AI is really an overloaded term that includes 70 years of snake oil, Skynet, the Singularity and killer robots. I think we need a new name to start fresh.
And personally, I think we are extremely biased by our sci-fi to think of this tech as malevolent. As far as we can see, it can only know what we teach it since it relies on all of our perceptions to learn. LLMs seem both extremely promising as a useful tool and very pliant to the operator’s wishes. I’m way beyond “this is a fancy next word predictor” as I think it’s emergent behavior has many of the hallmarks of reasoning and novel inference, but at best I think it is only part of a mind and an unconscious one at that.
It could be useful for a similar reason as the euphemism treadmill. We could leave behind all of the misguided assumptions about AI with the old 'artificial intelligence' nomenclature and move forward with 'synthetic intelligence' which has our new understanding of what systems like GPT-4 can do.
>Since nobody actually knows what "intelligence" is
Everybody knows what intelligence is. Even if we can't agree on a precise definition, it's pretty obvious that it's the thing that humans and other animals do that involves learning, reasoning, planning, and problem solving. We can also agree that being successful at certain tasks constitutes intelligence. Solving a math problem is intelligence. Writing a poem is intelligence.
The devil is in the details and rather generic words that describe a gradient can never capture the exact nature of what we're trying to define in specific situations.
Only if you care about those details. Almost no one does.
In almost any conversation, everyone does in fact know what intelligence, porn, god and beauty are. Yes, all those ideas are fuzzy at the borders, but we almost never need to resolve them in detail when talking about them. When we do, then yes, things get tricky and there's a lot of disagreement - but at the end of the day, as the phrase I once read on the Internet goes, it all has to add up to normality. You can still work with fuzzy, casual concepts, even though you can't define them precisely.

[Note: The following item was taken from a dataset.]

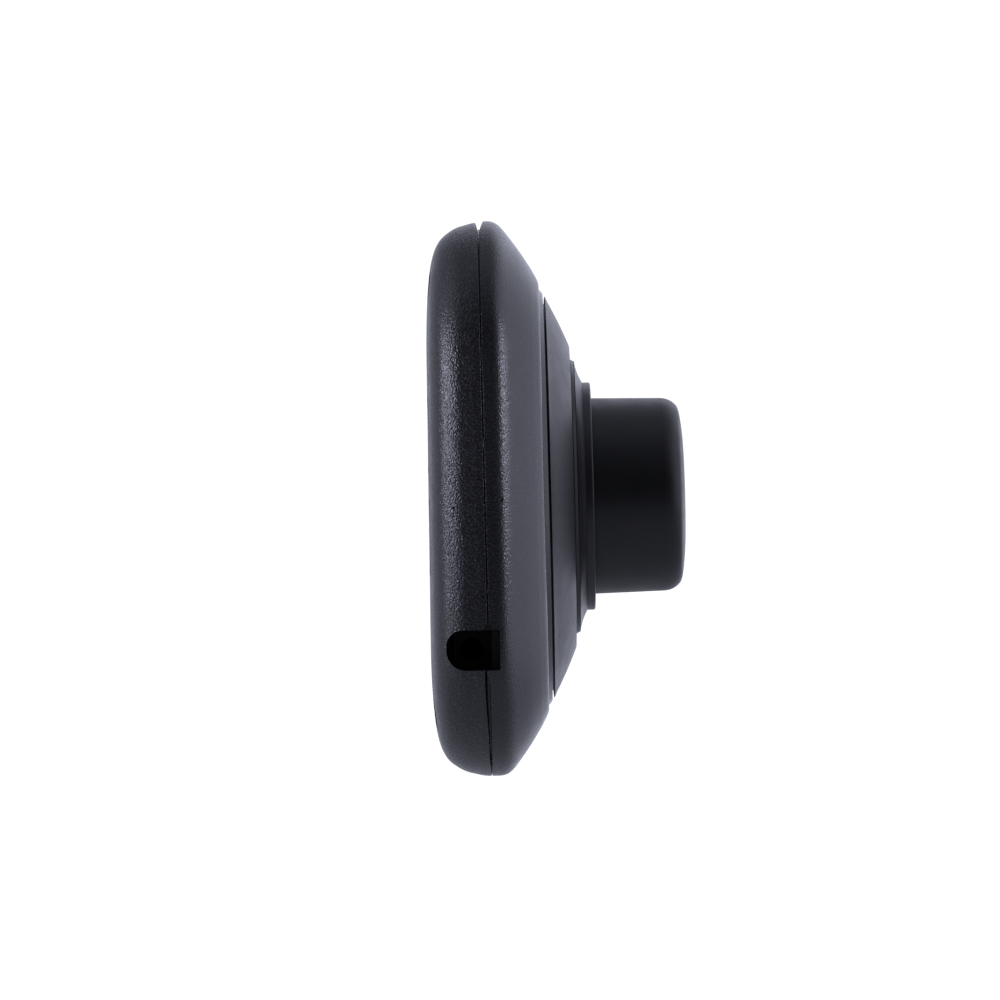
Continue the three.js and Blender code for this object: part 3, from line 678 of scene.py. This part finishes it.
# ---- rear cover ------------------------------------------------------------------------
rear = loft("rear_cover", REAR_SECTION, REAR_LEAN, seam=rear_edge)
cut(rear, loft("cavity", [(WALL, -0.5), (WALL, 1.3), (2.1, 2.5), (3.2, 3.5), (4.6, 4.0)]))
cut(rear, loft("rebate", [(LIP_IN - 0.1, -0.5), (LIP_IN - 0.1, LIP_H + 0.12)]))
fuse(rear, *[tube("post", [(2.6, 1.12), (2.6, 4.5)], "y", x, z, 32) for x, z in SCREWS])
cut(rear, plate("view", VIEW_W / 2, VIEW_H / 2, 1.2, [(0, 3), (0, 5)], n=6),
    *[plate("key_hole", KEY_W / 2 + 0.18, KEY_H / 2 + 0.18, 2.68, [(0.0, -3), (0, -0.22), (-0.2, 0.02), (-0.2, 1)], x, z, 12, face=rear_skin) for _, x, z in KEYS],
    *[tube("well", [(1.75, 2.6), (1.75, rear_face(z) - 0.2), (1.98, rear_face(z) + 0.03), (1.98, 8)], "y", x, z, 36) for x, z in SCREWS],
    tube("led_hole", [(0.95, 3), (0.95, 5.9), (1.2, 6.15), (1.2, 8)], "y", -KEY_X, 15, 28),
    tube("reset_hole", [(0.85, -31), (0.85, -30), (0.6, -29.7), (0.6, -27)], "z", 10, 1.7, 24),
    av_slot(), usb_slot(), pocket_cut(), card_cut())
cut(rear, plate("win0", WINDOW_W / 2 + 0.15, WINDOW_H / 2 + 0.15, 2.15, [(0, WINDOW_Y0 - 0.05), (0, 5.3)], n=10))
cut(rear, plate("win1", WINDOW_W / 2 + 0.15, WINDOW_H / 2 + 0.15, 2.15, [(0, -1.0), (0, -0.30), (-0.34, 0.03), (-0.34, 2.0)], n=10, face=lambda x, z: rear_face(z)))
cut(rear, seam_notch(), card_finger(), tube("pit", [(0.24, -46), (0.20, -43.15), (0.10, -42.80)], "x", 3.40, -0.9, 14), *[tube("bore", [(1.0, 0), (1.0, 4)], "y", x, z, 20) for x, z in SCREWS])
finish_piece(rear, MAT["rear"], "camera", ["rear_shell"])

# ---- stepped surround and barrel -----------------------------------------------------------
cone = [(17.0 + 5.55 * i / 10, -9.8 + 0.395 * (5.55 * i / 10) + 0.0135 * (5.55 * i / 10) ** 2) for i in range(1, 10)]
bezel = lathe("bezel_cone", fillet([(12.2, -6.9), (12.2, -7.9), (15.75, -7.9), (15.75, -9.8, 0.14), (16.98, -9.8, 0.24), *cone, (22.78, -7.17, 0.09),
                                   (22.3, -7.11), (21.8, -7.11), (21.8, -6.97), (20.2, -6.97), (20.2, -4.7), (18.9, -4.7), (18.9, -6.9)]))
finish_piece(bezel, MAT["bezel"], "camera", ["front_bezel"])

cove = spline([(15.3, -10.3), (14.6, -10.44), (14.0, -10.62), (13.5, -10.82), (13.1, -11.02)], 3)
collar = lathe("collar_ring", fillet([(11.3, -9.2), (11.3, -12.05, 0.12), (12.83, -12.05, 0.22), (12.83, -11.16), *reversed(cove), (15.26, -10.24, 0.12), (15.5, -9.86, 0.05),
                                      (15.2, -9.7), (15.2, -7.95), (13.6, -7.95), (13.6, -9.2)]))
finish_piece(collar, MAT["collar"], "camera", ["lens_collar"])

nose = spline([(5.42, -22.35), (6.6, -22.3), (7.7, -22.2), (8.7, -22.07), (9.4, -21.94), (9.93, -21.74), (10.32, -21.38), (10.6, -20.96), (10.78, -20.5), (10.87, -20.0)], 4)
barrel = lathe("barrel", fillet([(5.15, -21.9), (5.15, -22.26, 0.05), *nose, (10.95, -16.5), (11.02, -13.0), (11.1, -9.1), (13.4, -9.1), (13.4, -7.95), (9.5, -7.95), (9.5, -21.0),
                                 (9.1, -21.4), (6.6, -21.4), (6.6, -21.9)]), 192)
finish_piece(barrel, MAT["barrel"], "camera", ["lens_barrel"])

steps = []
r0, y0 = 5.05, -21.86
for i in range(5):
    steps += [(r0, y0), (r0 - 0.05, y0 + 0.19)]
    r0, y0 = r0 - 0.155, y0 + 0.21
baffle = lathe("baffle", [*steps, (4.28, -20.78), (4.6, -20.3), (6.5, -20.1), (6.5, -21.86)], 120)
finish_piece(baffle, MAT["baffle"], "camera", ["lens_baffle"])

R1 = 13.1
dome = [(5.72 * i / 18, -20.54 + R1 - math.sqrt(R1 * R1 - (5.72 * i / 18) ** 2)) for i in range(19)]
back = [(5.15 * i / 14, -18.12 - 0.83 * (i / 14) ** 2) for i in range(14, -1, -1)]
lens = lathe("front_glass", dome + back, 96)
finish_piece(lens, MAT["lens"], "camera", ["front_lens_element"], angle=50)

# ---- screen window -----------------------------------------------------------------------------
window = plate("window", WINDOW_W / 2 - 0.02, WINDOW_H / 2 - 0.02, 2, [(0.0, WINDOW_Y0), (0, WINDOW_Y1 - 0.18), (0.05, WINDOW_Y1 - 0.06), (0.16, WINDOW_Y1 - 0.005), (0.3, WINDOW_Y1)], n=12)
finish_piece(window, MAT["window"], "camera", ["screen_window"])

# ---- keys ------------------------------------------------------------------------------------------


def ring_shape(name, r_out, r_in, a0, a1, seg=28):
    pts = [(r_out * math.cos(math.radians(a0 + (a1 - a0) * i / seg)), r_out * math.sin(math.radians(a0 + (a1 - a0) * i / seg))) for i in range(seg + 1)]
    pts += [(r_in * math.cos(math.radians(a1 + (a0 - a1) * i / seg)), r_in * math.sin(math.radians(a1 + (a0 - a1) * i / seg))) for i in range(seg + 1)]
    return pts


def icon(name, shapes, x, z, face_y, body):
    """Flat printed mark 0.02 mm thick on the key's face; shapes are outlines in (right, up) as seen from behind."""
    objs = []
    for pts in shapes:
        objs.append(prism(name, [[(x - u, face_y(x - u, z + v) + h, z + v) for u, v in pts] for h in (-0.03, 0.012)]))
    o = join(objs)
    o.name = name
    return finish_piece(o, MAT["ink"], body, [])


def bar(u0, v0, u1, v1):
    return [(u0, v0), (u1, v0), (u1, v1), (u0, v1)]


MARKS = {
    "menu_key": [bar(-0.9, 0.45, 0.9, 0.7), bar(-0.9, -0.12, 0.9, 0.12), bar(-0.9, -0.7, 0.9, -0.45)],
    "select_key": [ring_shape("a", 0.85, 0.6, 0, 359.9)],
    "mode_key": [[(-0.55, 0.8), (-0.55, -0.8), (0.85, 0.0)]],
    "power_key": [ring_shape("a", 0.9, 0.65, -235, 55), bar(-0.13, 0.15, 0.13, 1.0)],
    "lock_key": [bar(-0.75, -0.8, 0.75, 0.15), ring_shape("a", 0.55, 0.33, 0, 180, 14)],
}
for name, x, z in KEYS:
    top = lambda xx, zz: rear_skin(xx, zz) - 0.05
    cap = plate(name + "_cap", KEY_W / 2, KEY_H / 2, 2.5, [(0, -2.4), (0, -0.30), (0.05, -0.13), (0.17, -0.035), (0.34, 0.0), (1.2, 0.0), (2.2, 0.0)], x, z, 12, face=top)
    flange = plate(name + "_flange", KEY_W / 2 + 0.6, KEY_H / 2 + 0.5, 0.6, [(0, 3.3), (0, 3.62)], x, z, 4)
    stem = tube(name + "_stem", [(1.15, 2.1), (1.2, 2.2), (1.2, 3.5)], "y", x, z, 24)
    fuse(cap, flange)
    fuse(cap, stem)
    finish_piece(cap, MAT["key"], name, [name])
    icon(name + "_mark", MARKS[name], x, z, top, name)

# ---- status light pipe, flush with the skin and slightly domed ------------------------------------------
pipe_lo, pipe_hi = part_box("status_light_pipe")
pb = pipe_lo.y * 1000 + OY
ps = rear_skin(-KEY_X, 15)
pipe = tube("light_pipe", [(0.85, pb), (0.85, ps - 0.12), (0.80, ps - 0.06), (0.66, ps - 0.02), (0.42, ps), (0.2, ps + 0.005)], "y", -KEY_X, 15, 36)
finish_piece(pipe, MAT["pipe"], "camera", ["status_light_pipe"])

# ---- CAD nodes that are shown as they are, with their materials --------------------------------------
NODE_MATS = {
    "bracket_rail": "rail", "lens_tube": "anodised", "middle_lens_element": "inner_lens", "rear_lens_element": "inner_lens", "lens_lock_ring": "anodised",
    "lens_holder": "inner", "infrared_filter": "filter", "image_sensor": "ceramic", "sensor_board": "board", "board_connector": "cream",
    "holder_screw_1": "nickel", "holder_screw_2": "nickel", "main_board": "board", "processor_chip": "chip", "memory_chip": "chip", "power_inductor": "ferrite",
    "av_jack": "socket", "usb_socket": "nickel", "card_socket": "nickel", "memory_card": "card", "battery_cell": "foil", "battery_tape": "tape",
    "speaker": "can", "microphone": "black_steel", "screen_gasket": "gasket", "screen_panel": "panel", "screen_backlight": "tray", "screen_ribbon": "film",
    "ribbon_connector": "cream", "status_light": "led", "reset_switch": "nickel", "reset_plunger": "plunger",
}
for k, _, _ in KEYS:
    NODE_MATS[k.replace("_key", "_switch")] = "nickel"
    NODE_MATS[k.replace("_key", "_switch_plunger")] = "plunger"
for i in range(1, 5):
    NODE_MATS["case_screw_%d" % i] = "black_steel"
SOFT_EDGES = {"bracket_rail": 0.12, "memory_card": 0.08, "usb_socket": 0.05, "av_jack": 0.08, "case_screw_1": 0.06, "case_screw_2": 0.06, "case_screw_3": 0.06,
              "case_screw_4": 0.06, "battery_cell": 0.4, "card_socket": 0.05, "lens_holder": 0.1}
for node, key in NODE_MATS.items():
    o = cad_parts[node]
    if not o.data.materials:
        o.data.materials.append(MAT[key])
    for slot in o.material_slots:
        slot.link = "OBJECT"
        slot.material = MAT[key]
    if node in SOFT_EDGES:
        w = o.modifiers.new("weld", "WELD")
        w.merge_threshold = 1e-6
        b = o.modifiers.new("edge", "BEVEL")
        b.width, b.segments, b.limit_method, b.angle_limit = SOFT_EDGES[node] / 1000, 2, "ANGLE", math.radians(40)
        b.use_clamp_overlap = True

# ---- floor, light ------------------------------------------------------------------------------------------
floor = bpy.data.meshes.new("floor")
zf = cad_lo.z - 0.018
floor.from_pydata([(-6, -6, zf), (6, -6, zf), (6, 6, zf), (-6, 6, zf)], [], [(0, 1, 2, 3)])
floor = bpy.data.objects.new("floor", floor)
bpy.context.scene.collection.objects.link(floor)
fm = bpy.data.materials.new("pale_floor")
fm.use_nodes = True
fb = fm.node_tree.nodes["Principled BSDF"]
fb.inputs["Base Color"].default_value = (0.82, 0.82, 0.83, 1)
fb.inputs["Roughness"].default_value = 0.9
fb.inputs["Specular IOR Level"].default_value = 0.0
fb.inputs["Emission Color"].default_value = (1, 0.99, 0.94, 1)
fb.inputs["Emission Strength"].default_value = 0.74
floor.data.materials.append(fm)
floor.visible_glossy = floor.visible_diffuse = False
floor.visible_transmission = False



def spot(name, at, target, reach, radius, power):
    """Soft pool of light, about reach mm across its bright part at the target."""
    d = bpy.data.lights.new(name, "SPOT")
    d.energy, d.color, d.shadow_soft_size = power, (0.90, 0.93, 1.14), radius
    d.spot_size, d.spot_blend = 2 * math.atan(reach / (row(*at) - row(*target)).length / 1000), 1.0
    o = bpy.data.objects.new(name, d)
    bpy.context.scene.collection.objects.link(o)
    o.location = row(*at)
    o.rotation_euler = (row(*target) - row(*at)).to_track_quat("-Z", "Y").to_euler()
    o.visible_camera = False
    return o


spot("right_spot", (-54, -102, 17), (-43, -2, 12), 30, 0.012, 0.085)
spot("left_spot", (-60, 101, 17), (-43, 3, 12), 31, 0.022, 0.165)

world = bpy.data.worlds.new("studio")
bpy.context.scene.world = world
world.use_nodes = True
wt = world.node_tree
wt.nodes.clear()


def wmath(op, a, b=None, clamp=False):
    n = wt.nodes.new("ShaderNodeMath")
    n.operation, n.use_clamp = op, clamp
    for i, x in enumerate((a, b)):
        if x is None:
            continue
        if isinstance(x, (int, float)):
            n.inputs[i].default_value = x
        else:
            wt.links.new(x, n.inputs[i])
    return n.outputs[0]


def wstep(x, lo, hi, a=0.0, b=1.0):
    n = wt.nodes.new("ShaderNodeMapRange")
    n.interpolation_type = "SMOOTHSTEP"
    for k, v in zip(("From Min", "From Max", "To Min", "To Max"), (lo, hi, a, b)):
        n.inputs[k].default_value = v
    wt.links.new(x, n.inputs["Value"])
    return n.outputs["Result"]


# A light tent: white walls at the sides and behind, dimmer ceiling and table, dark opening on the -X side.
tc = wt.nodes.new("ShaderNodeTexCoord")
sx = wt.nodes.new("ShaderNodeSeparateXYZ")
wt.links.new(tc.outputs["Generated"], sx.inputs[0])
dx, dy, dz = sx.outputs
walls = wt.nodes.new("ShaderNodeValToRGB")
stops = [(-1.0, 0.06), (-0.9, 0.08), (-0.8, 0.11), (-0.6, 0.26), (-0.3, 0.90), (-0.1, 1.18), (0.4, 0.90), (1.0, 1.1)]
while len(walls.color_ramp.elements) < len(stops):
    walls.color_ramp.elements.new(0.5)
for e, (p, v) in zip(walls.color_ramp.elements, stops):
    e.position, e.color = (p + 1) / 2, (v / 2, v / 2, v / 2, 1)
wt.links.new(wmath("ADD", wmath("MULTIPLY", dx, 0.5), 0.5), walls.inputs[0])
around = wmath("MULTIPLY", walls.outputs[0], 2.0)
left = wstep(dy, -0.25, 0.45, 1.0, 0.78)
left = wmath("SUBTRACT", left, wmath("MULTIPLY", wmath("MULTIPLY", wstep(dy, -0.10, 0.35), wstep(dx, 0.05, 0.75)), 0.45))
ceiling = wstep(dz, 0.50, 0.97, 1.0, 0.38)
above = wmath("MULTIPLY", wmath("MULTIPLY", around, left), ceiling)
table = wstep(dz, -0.45, -0.04)
light = wmath("ADD", wmath("MULTIPLY", above, table), wmath("MULTIPLY", wmath("SUBTRACT", 1.0, table), 0.42))
bg = wt.nodes.new("ShaderNodeBackground")
bg.inputs["Color"].default_value = (0.90, 0.93, 1.14, 1)
wt.links.new(light, bg.inputs["Strength"])
white = wt.nodes.new("ShaderNodeBackground")
white.inputs["Color"].default_value = (1, 1, 1, 1)
white.inputs["Strength"].default_value = 1.05
lp = wt.nodes.new("ShaderNodeLightPath")
mixw = wt.nodes.new("ShaderNodeMixShader")
wt.links.new(lp.outputs["Is Camera Ray"], mixw.inputs[0])
wt.links.new(bg.outputs[0], mixw.inputs[1])
wt.links.new(white.outputs[0], mixw.inputs[2])
wo = wt.nodes.new("ShaderNodeOutputWorld")
wt.links.new(mixw.outputs[0], wo.inputs["Surface"])

bpy.context.scene.view_settings.view_transform = "Standard"
bpy.context.scene.view_settings.look = "None"

bpy.context.view_layer.update()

You can never capture the exact nature of anything outside of logic and math. That's too high of a bar. Philosophers who have worked on this problem like Wittgenstein talk about concepts in terms of family resemblances, not exact definitions. If I'm trying to understand whether a system is intelligent, I don't need a logical proof. I learn whether it is intelligent by testing whether it can successfully do many of the same things that other intelligent systems do.
I disagree. I think that nobody knows what it is, as demonstrated by the fact that there is such a wide disagreement about what it is.
> We can also agree that being successful at certain tasks constitutes intelligence. Solving a math problem is intelligence. Writing a poem is intelligence.
As an example, I don't agree that either of those things indicates intelligence all by themselves. We've had programs that nobody would call "intelligent" to do both of those things for decades.
>We've had programs that nobody would call "intelligent" to do both of those things for decades.
So you're right that if I have separate algorithms, each designed for a specific purpose, that those algorithms aren't intelligent. However, if I have a general system that can learn how to solve a math problem, write a poem, and do a bunch of other things that humans can do, then that system is intelligent.
I think Artificial Intelligence has taken on the meaning that the intelligence is real but just that it's coming from machines. Synthetic intelligence (at least to me) sounds more like we're acknowledging that the machines aren't really intelligent and just simulating intelligence.
Why not just eliminate the middle man and call it simulated intelligence? That at least implies that there are different levels of fidelity as quantified by number of parameters and training data set size.
AI is really an overloaded term that includes 70 years of snake oil, Skynet, the Singularity and killer robots. I think we need a new name to start fresh.
And personally, I think we are extremely biased by our sci-fi to think of this tech as malevolent. As far as we can see, it can only know what we teach it since it relies on all of our perceptions to learn. LLMs seem both extremely promising as a useful tool and very pliant to the operator’s wishes. I’m way beyond “this is a fancy next word predictor” as I think it’s emergent behavior has many of the hallmarks of reasoning and novel inference, but at best I think it is only part of a mind and an unconscious one at that.